Future versions of my presentation will include this list of ineligible uses of EIDL loan proceeds. It was by far the single clause that triggered the most questions. Instead of tracking everyone who asked for the list and sending it out individually, I figured it might be better to simply list it here, on the resource page, and have everyone be able to benefit from it. I also received a lot of questions on owners being able to pay themselves, and on what constitutes extraordinary items. My source is the SBA’s Standard Operating Procedures for Disaster Loans.
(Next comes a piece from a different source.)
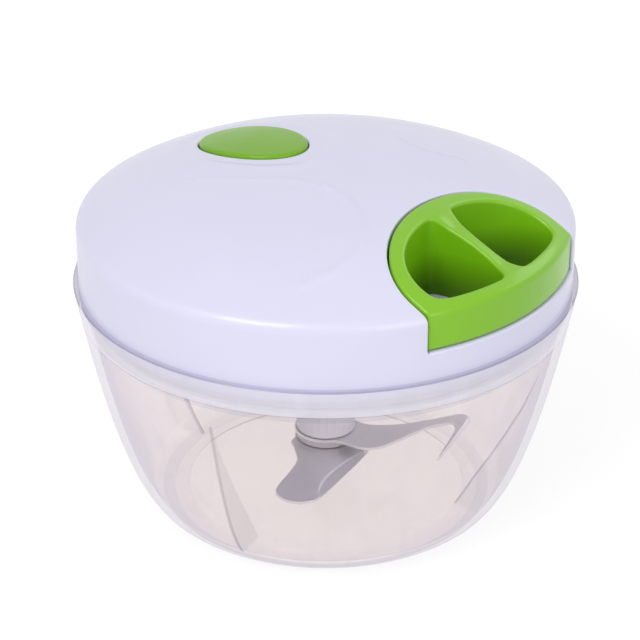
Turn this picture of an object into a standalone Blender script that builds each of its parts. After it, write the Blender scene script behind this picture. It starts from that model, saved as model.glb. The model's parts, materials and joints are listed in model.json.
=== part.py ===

So, here goes:

EIDL proceeds may not be used for:

  1. Payment of any dividends or bonuses;
  2. Disbursements to owners, partners, officers, directors, or stockholders, except when directly related to performance of services for the benefit of the applicant;
  3. Repayment of stockholder/principal loans, except when the funds were injected on an interim basis as a result of the disaster and non-repayment would cause undue hardship to the stockholder/principal;
  4. Expansion of facilities or acquisition of fixed assets;
  5. Repair or replacement of physical damages;
  6. Refinancing long term debt (see below);
  7. Paying down (including regular installment payments) or paying off loans provided, or owned by another Federal agency (including SBA) or a Small Business Investment Company licensed under the Small Business Investment Act. Federal Deposit Insurance Corporation (FDIC) is not considered a Federal agency for this purpose;
  8. Payment of any part of a direct Federal debt, (including SBA loans) except IRS obligations. (Additional requirements regarding the payment of federal debt start on page 75 of the SOP.)
  9. Pay any penalty resulting from noncompliance with a law, regulation or order of a Federal, state, regional, or local agency.
  10. Contractor malfeasance; and
  11. Relocation

As for being able to pay yourself, the SOP (on page 186) says the following:

Future needs are normal obligations, which the business would not be able to meet throughout the remainder of the injury period. They will sometimes be a
continuation of to-date needs, such as:

  1. Fixed debt payments necessary to maintain the current status of long term
    debts; or
  2. Payments of ongoing fixed expenses such as rent; utilities; insurance
    premiums; or the owner’s draw/salary when the draw is both normal and
    essential.

Finally, there’s a provision for “extraordinary items”:

Extraordinary items are needs outside of normal operations and directly caused by the disaster. Extraordinary items can include:

  1. Temporary rent or storage fees, additional advertising costs, etc.;
  2. Accelerated debt due to the disaster;
  3. Inventory replacement may be an extraordinary item. For example, in the
    spring, a clothing store located in a disaster area is left with an inventory of
    winter clothing and has no funds to order summer stock. The cost of ordering summer inventory represents an additional need.